Bahkan, menurut AP, terdapat pekerja anak yang berusia di bawah umur, pemerkosaan, hingga perbudakan.
AP sendiri sudah mewawancarai lebih dari 130 karyawan, serta mantan karyawan dari 24 perkebunan kelapa sawit di Malaysia dan Indonesia.
Pekerja yang diwawancarai kebanyakan berasal dari Indonesia, Malaysia, Bangladesh, India, Nepal, Filipina, Kamboja, dan Myanmar, serta Muslim Rohingya tanpa kewarganegaraan.
Selain itu, sejumlah perusahaan seperti Unilever, L'Oreal, Nestle, Procter & Gamble (P&G), Colgate-Palmolive, dan IKEA, serta beberapa nama bank raksasa, seperti Deutsche Bank, BNY Mellon, Citigroup, HSBC, dan Vanguard Group, dan Maybank, dinyatakan ikut terlibat dalam masalah pelanggaran ini.
“Penggunaan pekerja paksa dalam proses produksi itu, membuat perusahaan-perusahaan mendapatkan keuntungan dari para pekerja yang rentan. Perusahaan-perusahaan ini menciptakan persaingan tidak adil untuk bahan-bahan ini dan memberikan kepada publik produk yang tidak memenuhi standar etika,” ujar Smith seperti melansir BBC.
Akibat dari pemboikotan tersebut, saham FGV pun turun 8% pada Kamis (1/10) lalu.

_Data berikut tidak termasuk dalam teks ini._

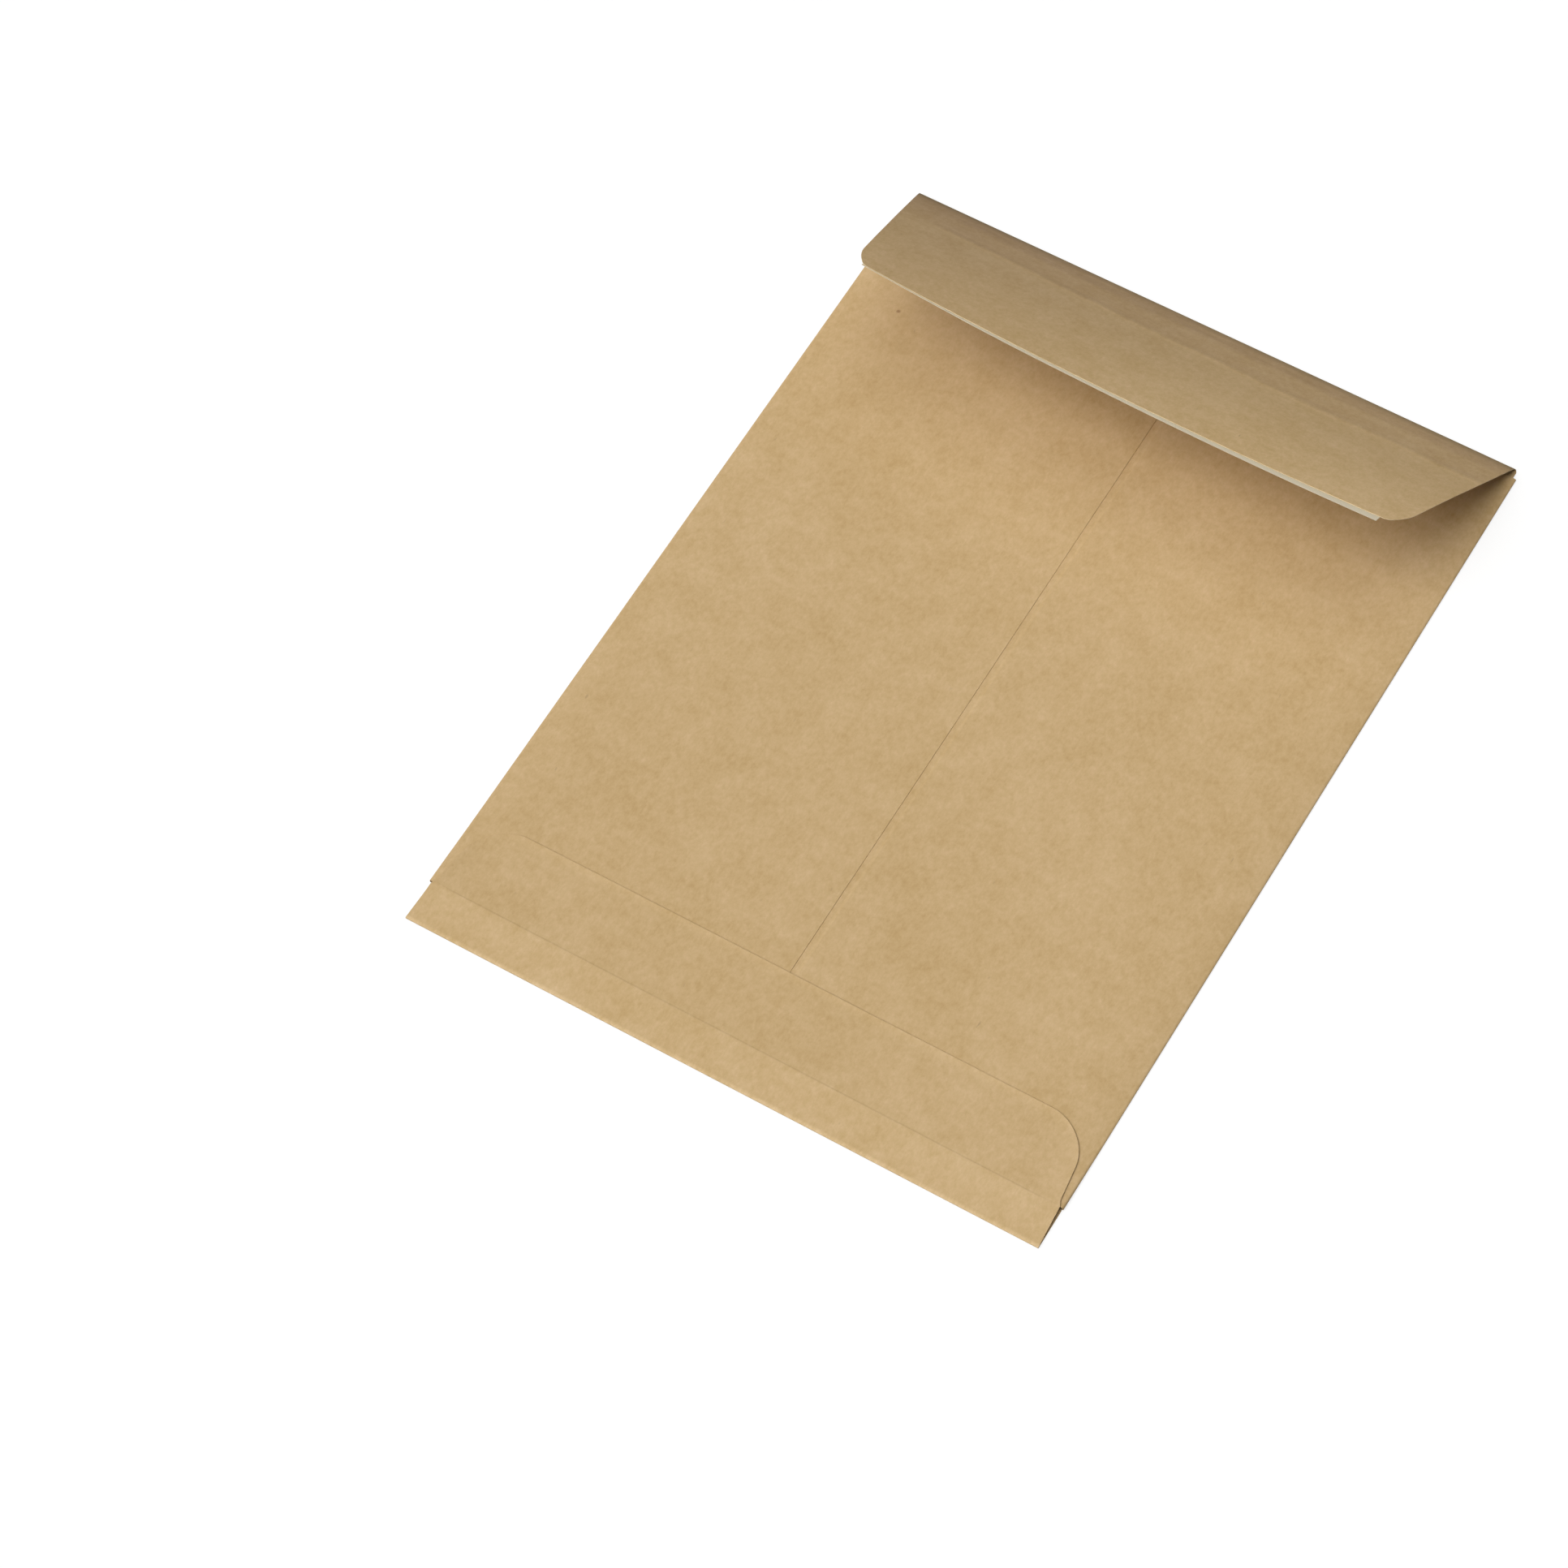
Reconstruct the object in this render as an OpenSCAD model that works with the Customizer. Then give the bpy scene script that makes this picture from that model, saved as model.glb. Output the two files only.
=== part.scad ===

Sementara itu, FGV pun memberikan pernyataan, akan berkomitmen penuh untuk menghormati HAM, serta tingginya standar pekerjaan perusahaan tersebut.
“Perlu ditekankan lagi bahwa FGV tidak mentolerir bentuk pelanggaran hak asasi apapun atau pelanggaran pidana dalam operasi kami,” kata perusahaan dalam pernyataan tertulis.
Mereka juga mengatakan, telah memperkuat prosedur perekrutan pekerja dan meningkatkan investasi sekitar USD84.000.000 untuk meningkatkan fasilitas perumahan di perkebunan mereka.
Perusahaan tersebut juga menolak tuduhan jika mereka menahan paspor para pekerja.
Mereka mengatakan telah memasang 32.000 loker di 68 kompleks untuk membantu pekerja menyimpan dokumen mereka.
Di lain pihak, pemerintah Malaysia lewat Kementerian Sumber Daya Manusia akan melakukan penyelidikan mendalam terkait pelanggaran HAM yang dilakukan FGV.
FGV sendiri mengakui, masalah buruh dalam tahun terakhir selalu menjadi bahan perdebatan publik.
Organisasi-organisasi lain sebelumnya juga menyatakan kekhawatiran mereka terkait praktik yang dilakukan FGV.
Baca juga: Spray Anti-Bau dari Kelapa Sawit
Seperti pada Januari lalu, badan terkait keberlangsungan minyak sawit, mencabut sertifikasi sejumlah perkebunan milik FGV.
Selain penyelidikan, menurut Menteri SDM, Datuk Seri M. Saravanan, pihaknya juga menerima informasi, perusahaan besar Malaysia lainnya juga kemungkinan akan menghadapi pemboikotan oleh AS.
“Sabar saja. (Tuduhan) ini melibatkan banyak pihak dan terlalu awal (untuk berkomentar). Saya perlu mendapatkan informasi lebih lanjut,” ujar Saravanan belum lama ini seperti mengutip kantor berita Bernama.